El primer entrante sería un tartar de gambas con berros de temporada. Plato algo fuera de lugar y tiempo. En temperatura demasiado frío para poder apreciar todo el sabor del crustáceo y no reconforta en relación a la temperatura fría del exterior.
La menestra de verduras combina diferentes urdimbres. Alcachofa plancha, helado de pimiento, crema de coliflor, crujiente de patata, brócoli, zanahoria. Una atractiva combinación con la que subimos algunos peldaños, aunque resalta mucho el contraste de temperaturas.
A continuación erizos, crema de calabaza y hongos. Sabroso de forma individual pero con cierta falta de ligazón entre todos los ingredientes que nos separa del disfrute.
A partir del siguiente pase, se genera un punto de inflexión. Una verdadera mejora anclada fundamentalmente en la sinceridad y efectividad del guiso y en una mayor plasmación de la bondad del producto. Se gana enteros también por proponer bocados más alineados con la temporada en la que nos encontramos. Las alubias con lomo de jabalí y su guiso son de elevada finura. Esa elegancia reside tanto en la legumbre como la pieza del animal que anteriormente ha sido marinada en un jugo de sus huesos y en un kimchi de fresas lo cual le aporta un interesante punto de frescor. Perfectamente podría ser un gran plato único.
Mejorando la línea descrita, el arroz con paloma torcaz y zanahoria. Textura ligeramente aldente del grano, bien trabado, gusto profundo e integrado. Probablemente el mejor plato del menú degustación. Aplausos estridentes.
El plato marino sería la merluza asada con texturas de tomate. Confitura, crujiente, crudo, acertado aderezo que sería ideal reducir en cantidad en cuanto a la primera por su aporte dulce. El pescado de muy buena calidad y gran punto, destacando el casi crujiente de la piel. Notable.
De aquí, a la reina del bosque, la becada. La primera versión, guisada a la antigua con mantequilla, zanahoria, tomillo y romero. Salsa complaciente, destacables patatas por sabor y textura y en este caso la carne del ave ligeramente fibrosa, como si costara desprenderla de sus huesos.

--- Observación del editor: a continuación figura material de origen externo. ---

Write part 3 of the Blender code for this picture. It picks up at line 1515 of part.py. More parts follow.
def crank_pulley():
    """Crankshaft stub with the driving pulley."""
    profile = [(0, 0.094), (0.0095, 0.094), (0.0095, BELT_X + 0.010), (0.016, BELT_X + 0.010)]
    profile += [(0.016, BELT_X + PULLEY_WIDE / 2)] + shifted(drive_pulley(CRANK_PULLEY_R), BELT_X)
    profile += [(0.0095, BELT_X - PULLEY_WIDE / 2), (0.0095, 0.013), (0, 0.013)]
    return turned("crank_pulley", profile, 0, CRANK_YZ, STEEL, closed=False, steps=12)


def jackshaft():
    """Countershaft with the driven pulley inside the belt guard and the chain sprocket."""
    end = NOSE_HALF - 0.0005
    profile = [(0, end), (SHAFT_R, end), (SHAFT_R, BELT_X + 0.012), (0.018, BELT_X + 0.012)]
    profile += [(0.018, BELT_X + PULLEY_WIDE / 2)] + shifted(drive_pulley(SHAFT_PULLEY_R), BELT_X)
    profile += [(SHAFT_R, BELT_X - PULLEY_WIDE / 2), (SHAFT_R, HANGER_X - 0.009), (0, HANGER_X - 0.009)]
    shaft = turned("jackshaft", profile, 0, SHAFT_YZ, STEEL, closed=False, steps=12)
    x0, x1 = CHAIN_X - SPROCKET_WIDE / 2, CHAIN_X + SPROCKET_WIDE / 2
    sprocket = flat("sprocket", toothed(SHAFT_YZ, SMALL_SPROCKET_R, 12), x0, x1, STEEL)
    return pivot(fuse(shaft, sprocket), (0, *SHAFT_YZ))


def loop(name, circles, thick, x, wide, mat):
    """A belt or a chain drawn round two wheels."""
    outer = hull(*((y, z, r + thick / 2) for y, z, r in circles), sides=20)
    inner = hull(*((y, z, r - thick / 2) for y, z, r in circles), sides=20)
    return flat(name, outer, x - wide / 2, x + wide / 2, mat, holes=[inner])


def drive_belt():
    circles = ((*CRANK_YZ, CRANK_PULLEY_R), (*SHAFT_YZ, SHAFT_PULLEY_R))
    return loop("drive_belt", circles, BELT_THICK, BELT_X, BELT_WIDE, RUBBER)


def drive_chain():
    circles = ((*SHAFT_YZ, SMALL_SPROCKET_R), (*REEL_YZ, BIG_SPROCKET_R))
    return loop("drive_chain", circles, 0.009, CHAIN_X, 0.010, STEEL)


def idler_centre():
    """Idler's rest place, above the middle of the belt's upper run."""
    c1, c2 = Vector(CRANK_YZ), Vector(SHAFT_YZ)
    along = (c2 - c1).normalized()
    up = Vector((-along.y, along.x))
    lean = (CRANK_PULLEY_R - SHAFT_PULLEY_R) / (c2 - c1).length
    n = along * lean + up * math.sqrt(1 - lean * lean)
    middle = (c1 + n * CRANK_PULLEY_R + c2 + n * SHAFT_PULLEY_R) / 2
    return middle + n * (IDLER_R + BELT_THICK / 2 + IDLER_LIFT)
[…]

De mayor envergadura y potencia es la becada asada con su cabeza e interiores. Faisandage de una semana que le aporta a la pechuga un gusto hondo, de fondo casi interminable. Notas de hígado, de bosque, de queso azul. El sabor se potencia con el guiso de sus interiores y con un crujiente de patata que se rellena de los mismos. Mayor calado y mejor recuerdo para la última becada de la temporada. Guisandero.
El broche final llega con la liebre a la royal. Se conjuga con chocolate y está rellena de foie que resta cierto protagonismo a la esencia del estofado. Maduración intensa, gusto largo y hondo que se equilibra de forma dulce con el cacao. Salsa destacable. Esfuerzo en uno de esos platos que es obligada asignatura para cocineros. Relevante.

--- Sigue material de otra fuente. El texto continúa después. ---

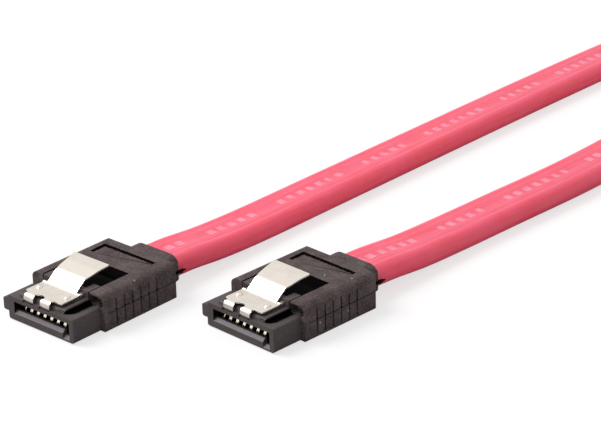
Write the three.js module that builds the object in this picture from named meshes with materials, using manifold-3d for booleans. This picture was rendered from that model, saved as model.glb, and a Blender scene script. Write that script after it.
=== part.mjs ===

En los postres se nota dedicación y oficio. Tres pequeños pases formados por diferentes elaboraciones que tienen como guinda un gran final. Trabajosa mise en place. Comenzaríamos por una torrija de sobao con yogur, jengibre y crujiente de leche. Resalta la combinación entre el dulce, el ácido proveniente del yogur y esa cualidad limpiadora del jengibre. Acertado equilibrio.
El arroz con leche parte de su cocinado tradicional para posteriormente triturarlo y quedarse en una especie de crema. Naranja, ralladura de limón, crujiente de canela y helado de leche acompañan a la crema que se vierte para rematar el pase. Una deconstrucción del pasado con una revisión de las texturas que aportan aires de actualidad. Grato.
El broche final resalta en forma de helado de queso con granizado de manzana verde y miel. De nuevo compendio de texturas y sabores que tienen un sentido de alta armonía. Esas notas ácidas de la manzana verde se alían con el dulzor de la miel y la presencia del queso. Infalible.
Sin lugar a dudas, el restaurante Ronquillo es uno de esos establecimientos cántabros a los que hay que seguir la pista buscando hasta dónde puede llegar su evolución. Bien haría alguna guía con comenzar a mencionarlo como una referencia en sus páginas.
Resulta realmente destacable su apuesta firme por la caza en temporada, su vía guisandera, la brillantez de las salsas y ese ligazón entre ingredientes que nos encontramos en platos como las alubias con jabalí y el arroz de paloma. Es mejorable y necesita un punto de reflexión, la propuesta de entrantes sobre todo en su relación con la estación en la que nos encontramos.
Destacable el ahínco y ánimo por intentar llegar lejos, esta cualidad se palpa en las numerosas preparaciones necesitadas para aunar un menú de estas características cuando el número de manos en cocina es muy reducido. Texturas de tomate, guisos deshidratados y crujientes, gelatinas, cremas, granizados, helados. Hasta los diferentes panes se hacen en el restaurante. Un verdadero esfuerzo que resulta de justicia enmarcar. Sin duda, merece la visita y el seguimiento.
Restaurante Ronquillo: Mimbres y esfuerzo.